The growth in competition in recent years has made it increasingly difficult for small business owners to rank on top. It used to be fairly easy. You’d populate some keywords on your website and be done with it.

Problem was, it was so easy, everyone took advantage it and the quality of search results started to reflect that. Google noticed and began increasing the number and types of criteria it took into consideration when ranking websites and web pages. There are few, if any opportunities to game the system nowadays. If you’re in a small, non-competitive niche, you might be able to rank well with relatively little effort. Otherwise, it’s an expense, a lengthy proposition, and creative struggle.

There’s one other exception. You can pay to be on top.

The fastest way to the top is, and always has been, Google’s Pay-Per-Click (PPC) advertising platform, Adwords. Through a complicated bidding and auctioning process, you can position your website at the top of sponsored search results in less than a day. Problem is, it’s a very complicated process and you can end up spending a lot of money to achieve poor results unless you’re experienced and methodical.

That puts small business owners at a disadvantage. They can ill afford to put the time into becoming highly skilled at PPC. Nor can they typically afford to hire or contract for those services. The dabbling that many small business owners do in order to try to turn a profit often results in poor results and even more frustration.

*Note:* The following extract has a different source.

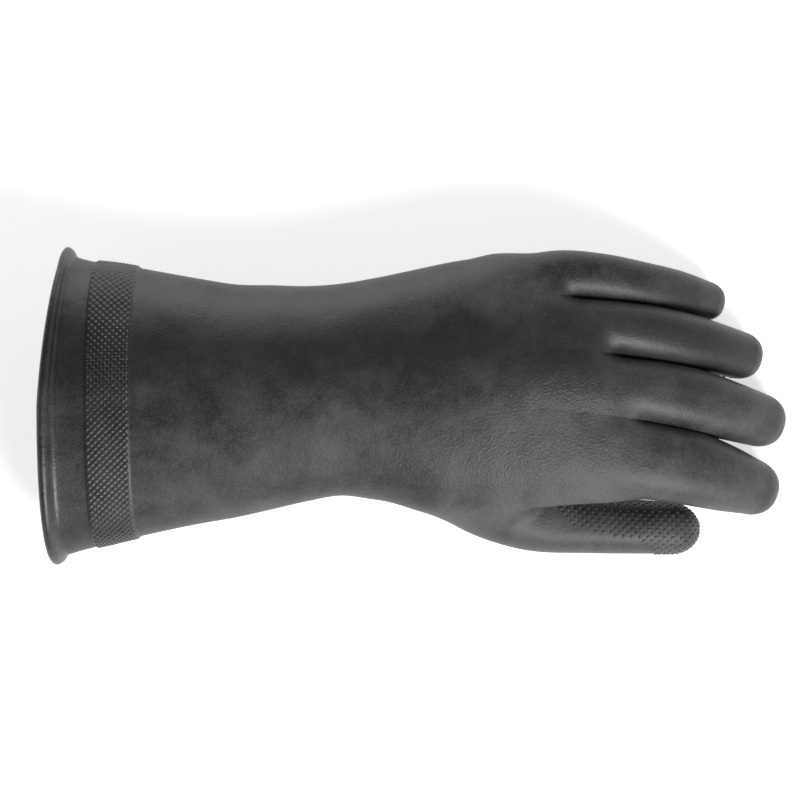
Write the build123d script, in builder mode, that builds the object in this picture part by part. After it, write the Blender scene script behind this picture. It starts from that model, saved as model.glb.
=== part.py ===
"""Left-hand electrical insulating glove, 13 inch pattern, lying palm down.

A dipped rubber glove is one wall of rubber. It is built here as that wall, cut where the glove folds and
where the moulding changes: rolled bead, flared hem, knurled band, gauntlet, wrist, hand, and three
lengths to each digit. The fold rings between them are the rubber that creases as a hand inside bends.

Frame: +X towards the fingertips, +Y towards the little finger, +Z out of the back of the hand.
The origin is on the surface that the glove lies on, under the middle of its bounding box. Millimetres.
"""

from build123d import *

import os
from math import cos, hypot, radians, sin

os.makedirs("parts", exist_ok=True)

# --- driving dimensions -------------------------------------------------------------------------
WALL = 1.2  # rubber thickness
BEAD_RADIUS = 2.6  # rolled edge of the cuff
BEAD_PATH = (-162.6, 0.0, 36.0, 67.8, 33.4)  # x, centre y, centre z, half width, half height
BAND_PROUD = 0.4  # knurled band above the plain wall
BAND_START, BAND_END = -145.6, -126.6
WRIST_FOLD = (-63.0, -37.0)  # from and to, where the wrist bends up and down
HEEL_FOLD = (-23.0, -5.0)  # from and to, where the hand swings sideways on the wrist
FOLD_RELIEF = 1.5  # radius of the round root of each fold, on the hinge line
FOLD_SPARE = 1.5  # degrees of air left at each fold's limit

# Sections of the gauntlet and hand: x, centre y, centre z, half width, half height, yaw in degrees.
ARM = [
    (-161.0, 0.0, 36.0, 67.4, 33.0, 0),
    (-157.0, 0.3, 36.0, 66.0, 32.2, 0),
    (-152.0, 0.7, 36.0, 64.4, 31.6, 0),
    (-144.6, 1.1, 36.0, 63.0, 31.2, 0),
    (-127.0, 2.0, 36.0, 59.3, 30.7, 0),
    (-109.2, 2.6, 36.2, 55.8, 30.1, 0),
    (-91.4, 2.8, 36.6, 52.6, 29.4, 0),
    (-73.7, 3.9, 37.0, 50.1, 28.6, 0),
    (-56.0, 5.6, 37.5, 47.9, 27.6, 0),
    (-42.7, 7.1, 38.0, 46.9, 26.6, 0),
    (-25.0, 8.0, 38.8, 48.6, 25.8, 0),
    (-8.9, 9.3, 39.6, 51.6, 24.7, 0),
    (9.1, 10.8, 40.2, 55.2, 23.1, 0),
    (28.6, 11.6, 40.4, 57.4, 21.2, 8),
    (48.6, 13.4, 40.0, 57.2, 18.8, 14),
    (64.6, 13.0, 39.2, 55.4, 16.4, 18),
    (72.4, 12.0, 38.8, 52.0, 14.4, 19),
]

# Digits: centreline points from inside the hand to the tip's centre (x, y, z), then the half width
# and half height at each. The tip is a dome on the last section, which is round.
DIGITS = {
    "little": (
        [(33, 56.5, 39.5), (61, 58.8, 38.5), (92, 55.0, 32.5), (110.5, 52.6, 24.0), (128, 49.8, 11.0)],
        [(10.5, 12.5), (10.2, 11.6), (9.4, 10.8), (9.0, 10.4), (9.0, 9.0)],
    ),
    "ring": (
        [(45, 38.5, 40.5), (78, 35.6, 38.5), (108.5, 30.6, 32.0), (126.5, 27.2, 23.5), (142.6, 24.2, 12.6)],
        [(10.9, 14.0), (10.8, 12.6), (11.5, 12.2), (11.3, 12.0), (10.8, 10.8)],
    ),
    "middle": (
        [(50, 13.6, 41.0), (88, 8.2, 38.5), (117.5, 2.6, 32.0), (135.5, -0.9, 24.0), (152.4, -3.9, 12.9)],
        [(13.0, 14.6), (13.2, 12.8), (13.5, 12.4), (13.5, 12.3), (12.8, 12.8)],
    ),
    "index": (
        [(50, -16.4, 41.0), (88, -23.0, 38.5), (115.5, -28.6, 32.5), (132.5, -32.3, 25.0),
         (148.5, -35.9, 13.6)],
        [(17.2, 15.4), (16.9, 13.9), (16.4, 13.4), (15.4, 13.2), (13.4, 13.4)],
    ),
    "thumb": (
        [(0, -28, 31.5), (25, -41.0, 23.5), (49, -51.2, 17.6), (76, -54.2, 15.6), (95.5, -55.4, 14.6),
         (113.8, -56.7, 13.2)],
        [(20.5, 18.5), (17.4, 17.0), (14.7, 15.8), (12.9, 15.0), (11.9, 14.0), (11.0, 11.0)],
    ),
}

# Folds: name, x on the centreline, the largest bend towards the palm and away from it in degrees, and
# the direction of the hinge line. The four fingers share one hinge direction, so they bend side by side.
SIDEWAYS, THUMB_ROOT, THUMB_BEND = (0.19, 0.98, 0), (0, 0, -1), (0, 0.8, 0.6)
FOLDS = {
    "little": [
        ("knuckle", 69.5, 65, 10, SIDEWAYS),
        ("middle", 94.5, 65, 0, SIDEWAYS),
        ("tip", 112.5, 44, 0, SIDEWAYS),
    ],
    "ring": [
        ("knuckle", 87.0, 65, 10, SIDEWAYS),
        ("middle", 110.0, 65, 0, SIDEWAYS),
        ("tip", 128.5, 44, 0, SIDEWAYS),
    ],
    "middle": [
        ("knuckle", 97.5, 65, 10, SIDEWAYS),
        ("middle", 119.5, 65, 0, SIDEWAYS),
        ("tip", 137.5, 44, 0, SIDEWAYS),
    ],
    "index": [
        ("knuckle", 97.5, 65, 10, SIDEWAYS),
        ("middle", 118.0, 65, 0, SIDEWAYS),
        ("tip", 134.5, 44, 0, SIDEWAYS),
    ],
    "thumb": [
        ("root", 51.0, 25, 0, THUMB_ROOT),
        ("middle", 73.5, 35, 0, THUMB_BEND),
        ("tip", 95.0, 45, 0, THUMB_BEND),
    ],
}
HINGE_DEPTH = 0.5  # hinge line's distance from the centreline, as a share of the half height there
FOLD_REACH = (40.0, 21.0)  # how far a fold's V runs from the hinge line, and to each side along it


def arm_loft(grow, stations):
    """The gauntlet and hand as one closed loft through elliptical sections, grown by `grow` all round."""
    with BuildPart() as loft_part:
        for x, y, z, wide, high, yaw in stations:
            lateral = (-sin(radians(yaw)), cos(radians(yaw)), 0)
            forward = (cos(radians(yaw)), sin(radians(yaw)), 0)
            with BuildSketch(Plane(origin=(x, y, z), x_dir=lateral, z_dir=forward)):
                Ellipse(wide + grow, high + grow)
        loft()
    return loft_part.part


def section_plane(origin, ahead):
    """A plane across the digit at `origin`: local X is level, to the left of `ahead`."""
    level = Vector(-ahead.Y, ahead.X, 0).normalized()
    return Plane(origin=origin, x_dir=level, z_dir=ahead.normalized())


def digit_loft(name, grow):
    """One digit as a closed loft along its centreline, with a domed tip, grown by `grow` all round."""
    points = [Vector(*p) for p in DIGITS[name][0]]
    sizes = DIGITS[name][1]
    with BuildPart() as loft_part:
        for n, (wide, high) in enumerate(sizes):
            ahead = points[min(n + 1, len(points) - 1)] - points[max(n - 1, 0)]
            with BuildSketch(section_plane(points[n], ahead)):
                Ellipse(wide + grow, high + grow)
        loft()
        with Locations(section_plane(points[-1], points[-1] - points[-2])):
            Sphere(sizes[-1][0] + grow, arc_size1=0, align=(Align.CENTER, Align.CENTER, Align.MIN))
    return loft_part.part


def centreline_at(name, x):
    """Point, direction and half sizes of a digit's centreline at a given x."""
    points, sizes = DIGITS[name]
    for n in range(len(points) - 1):
        (x0, y0, z0), (x1, y1, z1) = points[n], points[n + 1]
        if x <= x1 or n == len(points) - 2:
            share = (x - x0) / (x1 - x0)
            wide = sizes[n][0] + share * (sizes[n + 1][0] - sizes[n][0])
            high = sizes[n][1] + share * (sizes[n + 1][1] - sizes[n][1])
            point = Vector(x, y0 + share * (y1 - y0), z0 + share * (z1 - z0))
            return point, Vector(x1 - x0, y1 - y0, z1 - z0).normalized(), wide, high
    return None


def hinge_of(name, fold):
    """Plane across the hinge line of one fold: local X runs along the digit, local Y away from the bend."""
    _, x, _, _, line = fold
    point, ahead, wide, high = centreline_at(name, x)
    axis = Vector(*line).normalized()
    forward = (ahead - axis * ahead.dot(axis)).normalized()
    bend = axis.cross(forward)
    size = 1 / hypot(hypot(bend.X, bend.Y) / wide, bend.Z / high)
    return Plane(origin=point + bend * (HINGE_DEPTH * size), x_dir=forward, z_dir=axis * -1)


def fold_cutter(name, fold):
    """The space between two rigid lengths: a wide V on the side that closes, a narrow one behind."""
    _, _, close_deg, open_deg, _ = fold
    reach, across = FOLD_REACH
    with BuildPart() as cutter:
        with BuildSketch(hinge_of(name, fold)):
            Circle(FOLD_RELIEF)
            for side, limit in ((-1, close_deg), (1, open_deg)):
                half = radians(limit / 2 + FOLD_SPARE)
                far, height = reach * sin(half), side * reach * cos(half)
                with BuildLine():
                    Polyline((0, 0), (-far, height), (far, height), close=True)
                make_face()
        extrude(amount=across, both=True)
    return cutter.part


def slab(low_x, high_x):
    """A box that holds everything between two stations."""
    with BuildPart() as block:
        with Locations(((low_x + high_x) / 2, 0, 36)):
            Box(high_x - low_x, 220, 160)
    return block.part


def save(solid, name):
    """Label a finished piece and write it to its own STEP file."""
    solid.label = name
    export_step(solid, f"parts/{name}.step")
    box = solid.bounding_box()
    print(f"{name:24s} solids {len(solid.solids())}  x {box.min.X:7.1f} {box.max.X:7.1f}"
          f"  y {box.min.Y:6.1f} {box.max.Y:6.1f}  z {box.min.Z:5.1f} {box.max.Z:5.1f}")


# --- outer and inner faces of the wall ------------------------------------------------------------
# The inner face starts before the cuff, so the cuff is open, and stops one wall short of the webs.
arm_outer = arm_loft(0, ARM)
cuff_end, web_end = ARM[0], ARM[-1]
arm_inner = arm_loft(
    -WALL, [(cuff_end[0] - 5, *cuff_end[1:]), *ARM[1:-1], (web_end[0] - WALL, *web_end[1:])]
)
digit_outer = {name: digit_loft(name, 0) for name in DIGITS}
digit_inner = {name: digit_loft(name, -WALL) for name in DIGITS}

# --- cuff bead: the rolled edge -----------------------------------------------------------------
x, y, z, wide, high = BEAD_PATH
with BuildPart() as cuff_bead:
    with BuildLine(Plane(origin=(x, y, z), x_dir=(0, 1, 0), z_dir=(1, 0, 0))) as bead_path:
        EllipticalCenterArc((0, 0), wide, high, start_angle=0, arc_size=360)
    with BuildSketch(Plane(origin=(x, y + wide, z), x_dir=(1, 0, 0), z_dir=(0, 0, 1))):
        Circle(BEAD_RADIUS)
    sweep(path=bead_path.line, is_frenet=True)
save(cuff_bead.part, "cuff_bead")

# --- flared hem between the bead and the knurled band --------------------------------------------
with BuildPart() as cuff_flare:
    add(arm_outer)
    add(arm_inner, mode=Mode.SUBTRACT)
    add(slab(-170, BAND_START), mode=Mode.INTERSECT)
    add(cuff_bead.part, mode=Mode.SUBTRACT)
save(cuff_flare.part, "cuff_flare")

# --- knurled band --------------------------------------------------------------------------------
with BuildPart() as grip_band:
    add(arm_loft(BAND_PROUD, ARM))
    add(arm_inner, mode=Mode.SUBTRACT)
    add(slab(BAND_START, BAND_END), mode=Mode.INTERSECT)
save(grip_band.part, "grip_band")

# --- gauntlet, wrist and their folds: lengths of the plain wall ----------------------------------
for name, low_x, high_x in (
    ("gauntlet", BAND_END, WRIST_FOLD[0]),
    ("wrist_fold", *WRIST_FOLD),
    ("wrist", WRIST_FOLD[1], HEEL_FOLD[0]),
    ("palm_heel_fold", *HEEL_FOLD),
):
    with BuildPart() as length:
        add(arm_outer)
        add(arm_inner, mode=Mode.SUBTRACT)
        add(slab(low_x, high_x), mode=Mode.INTERSECT)
    save(length.part, name)

# --- digits: three rigid lengths and three fold rings each ----------------------------------------
for name in DIGITS:
    with BuildPart() as digit:
        add(digit_outer[name])
        add(digit_inner[name], mode=Mode.SUBTRACT)
    with BuildPart() as lengths:
        add(digit.part)
        for fold in FOLDS[name]:
            add(fold_cutter(name, fold), mode=Mode.SUBTRACT)
    for label, solid in zip(("base", "middle", "tip"), lengths.part.solids().sort_by(Axis.X)[-3:]):
        save(solid, f"{name}_{label}")
    for fold in FOLDS[name]:
        with BuildPart() as ring:
            add(digit.part)
            add(fold_cutter(name, fold), mode=Mode.INTERSECT)
        save(ring.part, f"{name}_{fold[0]}_fold")

# --- hand, with the roots of the five digits -----------------------------------------------------
roots = {}
for name in DIGITS:
    for skin, solid in (("outer", digit_outer[name]), ("inner", digit_inner[name])):
        with BuildPart() as root:
            add(solid)
            add(fold_cutter(name, FOLDS[name][0]), mode=Mode.SUBTRACT)
        roots[name, skin] = root.part.solids().sort_by(Axis.X)[0]
with BuildPart() as hand:
    add(arm_outer)
    for name in DIGITS:
        add(roots[name, "outer"])
    add(arm_inner, mode=Mode.SUBTRACT)
    for name in DIGITS:
        add(roots[name, "inner"], mode=Mode.SUBTRACT)
    add(slab(HEEL_FOLD[1], 200), mode=Mode.INTERSECT)
save(hand.part, "hand")
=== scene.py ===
"""Looks of a black rubber insulating glove for the left hand, lying palm down.

The skin is one smooth surface, worked out as the zero level of a field: a sleeve with elliptical
sections, a hand, and five tapering digits, melted together at the webs. It is cut into pieces where
the rubber is not bending, so that each piece rides on one body or bends across one joint.
Lengths in this script are millimetres until a mesh is made. +X is towards the fingertips.
"""

import math

import bpy
import numpy as np
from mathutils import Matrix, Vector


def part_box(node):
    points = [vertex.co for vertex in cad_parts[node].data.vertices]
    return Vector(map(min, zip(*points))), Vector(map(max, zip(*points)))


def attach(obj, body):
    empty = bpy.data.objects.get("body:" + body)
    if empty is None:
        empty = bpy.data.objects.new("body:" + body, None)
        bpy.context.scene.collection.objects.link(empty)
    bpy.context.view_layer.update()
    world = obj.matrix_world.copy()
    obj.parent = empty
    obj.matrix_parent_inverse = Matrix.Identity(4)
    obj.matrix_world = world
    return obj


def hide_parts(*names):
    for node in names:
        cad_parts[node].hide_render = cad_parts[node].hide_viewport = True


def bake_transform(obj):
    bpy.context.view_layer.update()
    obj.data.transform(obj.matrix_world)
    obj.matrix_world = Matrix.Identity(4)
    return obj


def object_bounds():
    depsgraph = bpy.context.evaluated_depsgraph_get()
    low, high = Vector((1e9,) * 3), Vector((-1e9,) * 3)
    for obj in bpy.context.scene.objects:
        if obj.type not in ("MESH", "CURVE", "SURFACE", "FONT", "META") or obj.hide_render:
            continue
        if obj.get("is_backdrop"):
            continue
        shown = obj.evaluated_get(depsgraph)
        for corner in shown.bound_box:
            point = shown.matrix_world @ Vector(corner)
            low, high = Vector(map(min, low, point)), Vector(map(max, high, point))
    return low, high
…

Google Doesn’t Share Everything

Google has never openly shared its ranking algorithm, but it used to provide business owners with a lot more data – data that helped us better understand how prospects and customers were searching for our products and services. The last few years, Google has been tapering – no cranking – back on the amount of data it shares as well.

Google’s Keyword Research Tool – Google Planner

One of the keys to SEO success is figuring out how people are searching for you on the Web, and then incorporating that same language on your website so you’re eligible to rank.

Given Google’s near monopoly on search, it makes sense you’d want to go to Google to figure out the words (keywords) people use to search for your products and/or services. And that’s where the vast majority of keyword researchers used to go, to the Google Keyword Planner tool.

Problem is, in recent years Google has cut back on the amount and specificity of the data it shares. Google, for example, lies by omission. Rand Fishkin of Moz discovered in February 2012, Google chooses to hide some of its keyword information unless you specifically ask for it. Then in August 2016, Google decided to stop showing specific search volumes for keyword phrases and instead provide ranges. When you used to be able to see, for example, that 720 people a month searched for “a specific keyword phrase”, Google will now report something along the lines of 100-1,000 searches a month for that same phrase and all others that are semantic equivalents.

That means the tool has become much less useful unless you sign up and pay for an Adwords account or subscribe to one of the many 3rd-party keyword research tools that have sprung up on the market, many costing more than a small business owner would like.

Google Analytics

Then there’s Google Analytics. In September 2013, Google announced they were no longer going to share information about unpaid (non-PPC) keywords in their Google Analytics software – the most used analytics tool on the Web.

This information was the key to understanding how people searched for and found your products and services on the Web. The fact that non-PPC keyword data is no longer available puts small business owners at a serious disadvantage. Big business owners don’t have access to this data either, but they do have bigger wallets, and a bigger wallet lets you into the PPC game where you can learn through trial and error, what works and what doesn’t.

If you are a PPC advertiser, you still have access to keyword data. If you are not, you’ll see only a small subset of the words people use to find your website, and the majority of those are going to be branded.

Summary

There is no single, fact-based and verifiable explanation for the inner workings of Google’s ranking algorithm. The information we do have is based on research, experimentation, and opinion. It hasn’t been verified by Google and opinions vary.

Google has a near monopoly on search. The rules it uses for determining who ranks on top are “a business secret” and constantly changing.

Competition is a lot tougher than it was a few years ago and it will continue to grow for the foreseeable future.

Google (and the market) seems to favor big brands and paid advertisers. Small business owners often don’t have access to detailed keyword information – the words people use to search for your products and/or services – because Google chooses to hide it.

So yes, small business owners have every right to feel frustrated by SEO.